[antlr-interest] Grammar generation results in exception

Jim Idle jimi at temporal-wave.com
Mon Jun 25 11:53:59 PDT 2007


The overhead is of course entirely to do with the grammar and th way you
have put it together. If the language you are parsing already has
significant ambiguity issues that can only be solved with large
predicates then the overhead difference may not be as much as when the
grammar could be expressed without too much in the way of heavy
predicates.

> -----Original Message-----
> From: antlr-interest-bounces at antlr.org [mailto:antlr-interest-
> bounces at antlr.org] On Behalf Of Robin Davies
> Sent: Monday, June 25, 2007 10:56 AM
> To: antlr-interest at antlr.org
> Subject: Re: [antlr-interest] Grammar generation results in exception
> 
> 
> > From: "Jim Idle" <jimi at temporal-wave.com>
> > Only use backtracking and memoizing when you are producing a
> prototype
> > or you really do not care at all about speed. It makes things easy
> but
> > the best thing to do for a production grammar is get rid of the
> > ambiguities.
> Given a choice between maintainability with
> decent
> performance, and head-snapping speed, I'll take the former anytime.

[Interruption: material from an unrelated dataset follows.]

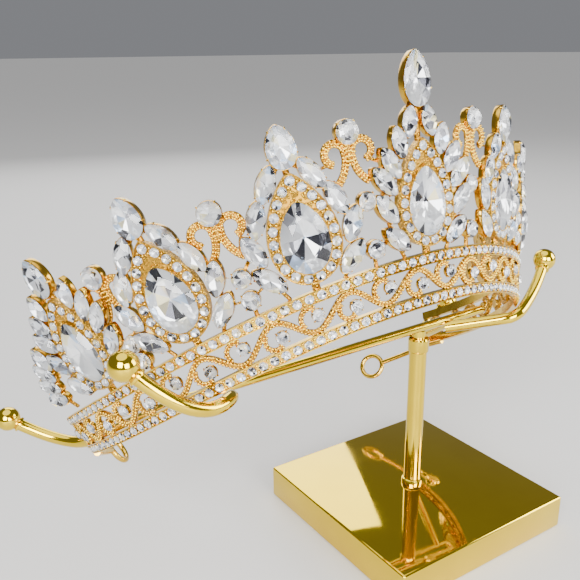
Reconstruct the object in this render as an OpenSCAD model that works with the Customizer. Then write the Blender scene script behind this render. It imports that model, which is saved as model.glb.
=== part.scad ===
// Crystal crown resting on its display stand, in millimetres.
// The origin is the centre of the base's underside, +Z is up and the crown's front looks along -Y.

/* [Stand] */
// Side of the square base plate
base_side = 75; // [60:1:90]
// Thickness of the base plate
base_thick = 12; // [8:0.5:16]
// Width of the bevel round the plate's top and bottom edges
base_bevel = 1; // [0.5:0.1:2]
// Diameter of the post
post_d = 6.1; // [5:0.1:7]
// Height of the post's top above the table
post_top = 65; // [62:0.5:66]
// Diameter of the collar on the post's top
collar_d = 7.2; // [6.6:0.1:9]
// Diameter of the two rails of the head
rail_d = 3; // [2.4:0.1:3.2]
// Distance between the rails' centre lines
rail_pitch = 5.2; // [4.8:0.1:6]
// Diameter of the four arms
arm_d = 3.9; // [3.4:0.1:4]
// Diameter of the ball at each arm's end
ball_d = 8; // [7:0.1:8.6]

/* [Ring] */
// Radius of the crown at the band's lower edge
ring_r = 75; // [72:0.5:80]
// Slope of the crown's wall away from the upright
flare = 20.8; // [15:0.2:25]
// Rise of the lower edge at the front and its fall at the sides
arch = 4.8; // [3:0.1:6]
// Angle of the band's ends from the front
band_end = 105; // [100:1:108]
// Height of the band along its slope
band_h = 14; // [12.5:0.1:15]
// Width of each stone row of the band
row_w = 3.2; // [2.8:0.1:3.6]
// Angle between neighbouring round stones of the band
round_pitch = 7.45; // [7.3:0.05:7.6]
// Diameter of the wire that carries the crown on behind the band
tail_d = 2; // [1.6:0.1:2.2]
// Angle of the end loops from the front
tail_end = 126.5; // [122:0.5:132]
// Outer diameter of the end loops
loop_d = 11.4; // [9:0.1:12]

/* [Stones] */
// Width of the large drop stones
drop_w = 12.5; // [11:0.1:13]
// Length of the large drop stones
drop_l = 18; // [17:0.1:18.4]
// Outer width of the halo round a drop stone
halo_w = 18.6; // [18:0.1:19]
// Outer length of the halo round a drop stone
halo_l = 28.1; // [27.5:0.1:28.6]
// Width of the pointed leaf stones
leaf_w = 5; // [4.4:0.1:5]
// Diameter of the round stones over the scrolls
top_round_d = 6.2; // [5.5:0.1:6.4]
// Diameter of the round stones between the motifs
gap_round_d = 4.9; // [4.4:0.1:5]
// Diameter of the round stones in the band
band_round_d = 3.5; // [3:0.1:3.7]
// Free space between a stone and its setting
stone_gap = 0.15; // [0.1:0.01:0.3]

/* [Hidden] */
$fn = 48;

gold = [0.92, 0.7, 0.24];
crystal = [0.9, 0.93, 0.97];

// Where the crown's own frame sits in the part's frame
crown_pos = [-33, 21.45, 57.5];
crown_lean = -31;
crown_roll = -1.2;
small_gap = 0.1;

// Depths, measured outward from the wall's middle surface
row_back = -0.7;
row_front = 0.9;
cup_back = -1.6;
plate_front = -0.8;
halo_front = 1.5;
leaf_back = -1.3;
leaf_plate = -0.4;
// How far the flat motifs stand out from the wall's middle surface
motif_out = -0.7;

// Heights of the stones' girdles and tables over their plane
drop_cut = [1.6, 3.6];
pear_cut = [1.2, 2.7];
leaf_cut = [0.9, 2.1];
top_cut = [1.2, 2.5];
gap_cut = [1.3, 2.3];
band_cut = [1, 1.8];
leaf_seat = leaf_plate + stone_gap;

// Motifs: angle from the front, whether the leaves stand out like flames, and lean to the left
motifs = [
    [-71, true, -1],
    [-48, false, 3.5],
    [-24, false, 0],
    [0, true, -1],
    [24, false, -5],
    [48, false, -2],
    [71, true, 0]
];
halo_base = 15.4;
// How sharp the points of the drop-shaped stones, the halos and the leaves are
stone_point = 0.35;
halo_point = 0.6;
leaf_point = 1.3;
drop_base = 18.2;

// Leaf stones on a motif's right side: inner end and outer end, each as [across, up]
calm_leaves = [
    [[3.4, 45.95], [8.2, 37.65]],
    [[8.7, 38.8], [11.8, 30]],
    [[14.8, 31.4], [10.7, 23]],
    [[14.3, 22.6], [7.3, 15.9]]
];
flame_leaves = [
    [[8.3, 46.8], [6.05, 38.65]],
    [[13.1, 41.7], [7.85, 33.9]],
    [[16.4, 37], [9.4, 30]],
    [[16, 30.2], [9.75, 22.9]],
    [[14, 21.5], [6.4, 15.8]]
];
crest_leaf = [[2.4, 51.6], [4.2, 43.6]];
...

However, in this case you might find your performance and
maintainability are involved in the same decision :-). When you turn on
backtracking and memorization for the whole grammar you don't
distinguish with as much precision as you can with the shortest
predicate you can come up with. In your case, the C# generic ambiguity
(nobody ever learns do they? ;-) probably is a hefty predicate, but then
is there anywhere else you need backtracking to resolve it? Can your
predicate not just be ((longrulepath)=>x) | notx ? or turn on
backtracking for that particular rule?

It may be a matter of personal opinion but the explicit predicate in the
rule seems much more maintainable than having to infer what is going on
in backtracking mode. So, I am not sure what your definition of
readability is, but to me it is quite often a case of formatting it
nicely. Predicates are part of the syntax, but leaving them out because
you don't like the look of it is only an option if you really do not
care about parsing performance. Not that ANTLR parsers are slow, but you
are obviously sacrificing a fair bit for the convenience of backtracking
- only you can decide what is worth pursuing I think :-)

> 
> One minor issue that I am aware of is that manual predicates can help
> error
> recovery: e.g.
> 
>        int aFunction() { someerrorherere }
> 
> produces "No viable alternate at "int"" with full backtrack
predicates,
> whereas a  manual predicate of
> 
> member_function_declaration:
>       (type ID '(' arglist_opt ')'  '{')=> ...
> 
> will force error reporting to address the more specific error the
> *somerrorhere* part of the parse tree. As a result, I'm already
> overriding
> backtrack=false in places.

Right, so maybe it is better to turn it off at the grammar level then
turn it back on selectively. You can of course make things a little more
readable by repdicating with rules rather than all the tokens strung out
like that.

> 
> I am facing issue with factorization, though. And I'm not clear on
> whether
> memoization helps me or not. An example:
> 
>    (ex-tempore, not production code...)
> 
> member_declaration:
> options { backtrack=true; memoize = true; }
>        :     function_declaration
>         |   property_declaration
>       .... &c.
> 
> function_declaration
>     :  attributes_opt modifiers_opt type identifier '(' arglist ')'
> block
>     ;
> property_declaration
>     :   attributes_opt modifiers_opt type identifier '{'
> get_set_declarations '}'
>     ;
> 
> Will memoization of member_declaration perform memo-ization of
> attributes_opt and modifiers_opt? There's an easy factorization that
> could
> be performed here, at considerable expense to readability: move
> attibutes_opt and modifiers_opt up to the start of the
> member_declaration
> rule.

Why not:

declarations
	: attributes_opt modifiers_opt type identifier
		(
			  '(' arglist ')' block    	// Function
declaration
			| '{' get_set_declarations	// Property
declaration
		)
	;

Which won't need to backtrack at all I should think? Perhaps you should
look at your rules and see if your ambiguities (other than the known
one) are really just a matter of rearranging them?